Esta contundente afirmação de Miguel Arroyo provocou e instigou os participantes a mais uma reflexão: “que movimentos estamos fazendo? Uma pedagogia verdadeiramente humana denuncia, mas também combate. Na educação popular não tem faltado denúncias de nossas históricas estruturas injustas. O mundo não vai melhorar sozinho”. E o mestre insiste: “devemos aprender com as lutas populares, a construir uma outra história da educação, uma outra sociedade, com outra justiça dos OUTROS, da diferença, da diversidade, com indagações ético-político-pedagógicas radicais para uma formação verdadeiramente humana, que sejam reafirmativas de outras identidades positivas coletivas de etnia, raça, gênero e classe”.
Nessa empreitada pela construção de um mundo mais justo e humano, Arroyo ressaltou que “o ponto de partida está em compreender o contexto histórico, social e político em que vivemos”. E que é fundamental estarmos atentos, pois “a formação social, cultural, ética, identitária é muito diferente em cada tempo e precisamos aprender a ler e a respeitar os tempos humanos”.

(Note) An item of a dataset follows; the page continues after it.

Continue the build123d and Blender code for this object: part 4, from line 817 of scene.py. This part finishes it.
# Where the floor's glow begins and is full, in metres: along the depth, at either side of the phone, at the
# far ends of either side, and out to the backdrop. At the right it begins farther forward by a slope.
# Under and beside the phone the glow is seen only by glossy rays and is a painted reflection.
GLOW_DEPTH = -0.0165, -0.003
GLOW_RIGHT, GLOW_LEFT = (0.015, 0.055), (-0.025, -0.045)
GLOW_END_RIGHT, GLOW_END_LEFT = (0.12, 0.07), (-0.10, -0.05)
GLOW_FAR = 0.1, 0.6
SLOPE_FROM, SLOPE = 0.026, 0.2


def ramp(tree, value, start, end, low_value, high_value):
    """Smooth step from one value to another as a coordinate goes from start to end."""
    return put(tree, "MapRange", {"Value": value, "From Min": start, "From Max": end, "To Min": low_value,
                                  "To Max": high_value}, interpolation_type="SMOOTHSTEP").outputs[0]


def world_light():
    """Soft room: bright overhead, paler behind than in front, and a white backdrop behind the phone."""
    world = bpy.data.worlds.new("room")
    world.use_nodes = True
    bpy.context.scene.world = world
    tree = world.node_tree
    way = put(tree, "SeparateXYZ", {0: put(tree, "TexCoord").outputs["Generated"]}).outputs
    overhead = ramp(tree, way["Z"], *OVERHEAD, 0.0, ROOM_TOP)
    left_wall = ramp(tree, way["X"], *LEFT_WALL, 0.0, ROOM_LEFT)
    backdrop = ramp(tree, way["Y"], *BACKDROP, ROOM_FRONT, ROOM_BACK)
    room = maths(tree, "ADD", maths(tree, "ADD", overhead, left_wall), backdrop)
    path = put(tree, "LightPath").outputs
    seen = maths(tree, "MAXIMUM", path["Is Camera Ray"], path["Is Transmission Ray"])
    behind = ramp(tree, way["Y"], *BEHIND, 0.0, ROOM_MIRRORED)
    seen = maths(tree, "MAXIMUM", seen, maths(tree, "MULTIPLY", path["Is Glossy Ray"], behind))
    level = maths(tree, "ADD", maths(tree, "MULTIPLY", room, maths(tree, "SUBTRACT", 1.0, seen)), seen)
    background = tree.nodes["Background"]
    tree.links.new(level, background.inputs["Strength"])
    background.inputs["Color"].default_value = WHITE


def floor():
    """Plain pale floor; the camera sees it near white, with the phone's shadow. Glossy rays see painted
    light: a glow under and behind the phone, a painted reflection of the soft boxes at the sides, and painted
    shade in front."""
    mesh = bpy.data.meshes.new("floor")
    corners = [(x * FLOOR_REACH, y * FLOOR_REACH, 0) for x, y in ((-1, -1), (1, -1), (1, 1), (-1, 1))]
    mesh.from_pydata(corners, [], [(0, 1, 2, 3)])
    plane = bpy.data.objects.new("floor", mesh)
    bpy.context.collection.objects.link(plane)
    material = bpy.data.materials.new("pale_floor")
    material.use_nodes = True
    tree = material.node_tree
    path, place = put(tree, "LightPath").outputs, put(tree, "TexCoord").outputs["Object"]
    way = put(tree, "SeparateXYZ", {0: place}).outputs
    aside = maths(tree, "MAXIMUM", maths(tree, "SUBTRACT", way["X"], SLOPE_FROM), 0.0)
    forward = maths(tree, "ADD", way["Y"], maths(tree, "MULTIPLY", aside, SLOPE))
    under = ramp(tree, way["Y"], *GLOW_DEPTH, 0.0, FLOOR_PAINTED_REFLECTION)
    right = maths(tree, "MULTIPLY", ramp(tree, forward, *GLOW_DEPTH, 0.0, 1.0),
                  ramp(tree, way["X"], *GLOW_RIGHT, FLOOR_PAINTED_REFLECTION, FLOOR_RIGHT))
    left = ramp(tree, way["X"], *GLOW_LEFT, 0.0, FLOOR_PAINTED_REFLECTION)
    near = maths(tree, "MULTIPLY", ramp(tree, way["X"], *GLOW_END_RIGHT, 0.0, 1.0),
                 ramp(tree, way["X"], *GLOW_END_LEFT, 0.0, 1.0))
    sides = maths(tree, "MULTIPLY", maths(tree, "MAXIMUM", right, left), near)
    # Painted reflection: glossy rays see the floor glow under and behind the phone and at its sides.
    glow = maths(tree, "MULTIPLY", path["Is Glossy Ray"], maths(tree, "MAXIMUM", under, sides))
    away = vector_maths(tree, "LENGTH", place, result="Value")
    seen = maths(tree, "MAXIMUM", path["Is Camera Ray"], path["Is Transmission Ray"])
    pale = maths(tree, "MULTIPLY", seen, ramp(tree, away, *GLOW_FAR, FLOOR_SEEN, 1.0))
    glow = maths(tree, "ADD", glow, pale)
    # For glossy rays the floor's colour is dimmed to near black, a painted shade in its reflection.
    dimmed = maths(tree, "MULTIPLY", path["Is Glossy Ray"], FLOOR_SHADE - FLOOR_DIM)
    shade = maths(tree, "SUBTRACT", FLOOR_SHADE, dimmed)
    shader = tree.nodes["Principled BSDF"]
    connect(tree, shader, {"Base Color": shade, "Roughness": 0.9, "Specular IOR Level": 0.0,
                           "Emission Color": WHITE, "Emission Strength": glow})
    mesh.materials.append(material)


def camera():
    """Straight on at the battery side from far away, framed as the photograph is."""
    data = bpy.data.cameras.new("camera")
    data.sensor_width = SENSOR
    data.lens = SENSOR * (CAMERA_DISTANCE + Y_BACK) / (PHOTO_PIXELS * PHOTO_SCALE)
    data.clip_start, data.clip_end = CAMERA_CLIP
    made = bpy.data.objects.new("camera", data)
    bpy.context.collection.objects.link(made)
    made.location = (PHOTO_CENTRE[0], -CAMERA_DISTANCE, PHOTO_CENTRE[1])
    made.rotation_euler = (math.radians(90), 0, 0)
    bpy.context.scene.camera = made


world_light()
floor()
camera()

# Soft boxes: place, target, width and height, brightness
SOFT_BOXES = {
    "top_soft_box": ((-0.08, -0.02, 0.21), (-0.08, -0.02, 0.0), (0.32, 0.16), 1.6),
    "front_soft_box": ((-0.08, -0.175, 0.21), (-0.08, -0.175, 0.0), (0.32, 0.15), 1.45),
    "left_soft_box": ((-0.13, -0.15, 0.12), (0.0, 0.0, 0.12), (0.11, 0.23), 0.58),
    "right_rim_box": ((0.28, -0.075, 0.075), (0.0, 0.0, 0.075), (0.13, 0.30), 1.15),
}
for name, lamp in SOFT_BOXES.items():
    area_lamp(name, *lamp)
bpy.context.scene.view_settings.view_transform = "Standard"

Diante dessa perspectiva, Arroyo destacou as artes “como um campo fecundo para encorajar o resistir às injustiças, para denunciá-las, para reencontrar a relação entre educação e cultura popular, injustiças e lutas por uma sociedade justa”, pois a arte é um legado humano que ultrapassa o tempo e as fronteiras e universaliza as culturas. São potentes instrumentos de denúncias que cantam e contam a luta por libertação e transformação.

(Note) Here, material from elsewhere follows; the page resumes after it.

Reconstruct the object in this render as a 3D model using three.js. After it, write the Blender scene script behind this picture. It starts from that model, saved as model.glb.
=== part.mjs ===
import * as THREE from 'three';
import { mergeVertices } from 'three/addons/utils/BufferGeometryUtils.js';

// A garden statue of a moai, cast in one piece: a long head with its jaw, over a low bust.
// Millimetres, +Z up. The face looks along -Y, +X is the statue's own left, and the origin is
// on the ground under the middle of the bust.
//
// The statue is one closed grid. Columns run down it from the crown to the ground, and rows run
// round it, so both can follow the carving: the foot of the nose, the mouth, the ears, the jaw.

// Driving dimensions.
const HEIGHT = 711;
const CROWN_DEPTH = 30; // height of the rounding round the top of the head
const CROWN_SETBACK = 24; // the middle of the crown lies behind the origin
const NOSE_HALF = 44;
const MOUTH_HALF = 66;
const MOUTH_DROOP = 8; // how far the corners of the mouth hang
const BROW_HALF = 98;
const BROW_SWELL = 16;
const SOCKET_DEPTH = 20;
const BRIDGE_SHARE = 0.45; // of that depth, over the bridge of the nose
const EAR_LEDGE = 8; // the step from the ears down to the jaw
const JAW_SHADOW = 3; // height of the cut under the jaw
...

“As passagens, as coragens, são sementes espalhadas nesse chão”.
Sobre Miguel Arroyo
É doutor em Educação pela Stanford University e pós-doutor pela Universidade Complutense de Madri. Professor emérito da UFMG, veio para o Brasil perseguido pela ditadura de Franco, na Espanha. Miguel González Arroyo, cientista social e pesquisador, tem uma trajetória dedicada a pensar propostas educativas na perspectiva da educação popular, valorizando a realidade social, a cultura e as iniciativas dos movimentos populares na construção dos projetos políticos pedagógicos.
Nos anos 1990, foi o idealizador da Escola Plural e secretário adjunto da Rede Municipal de Educação de Belo Horizonte.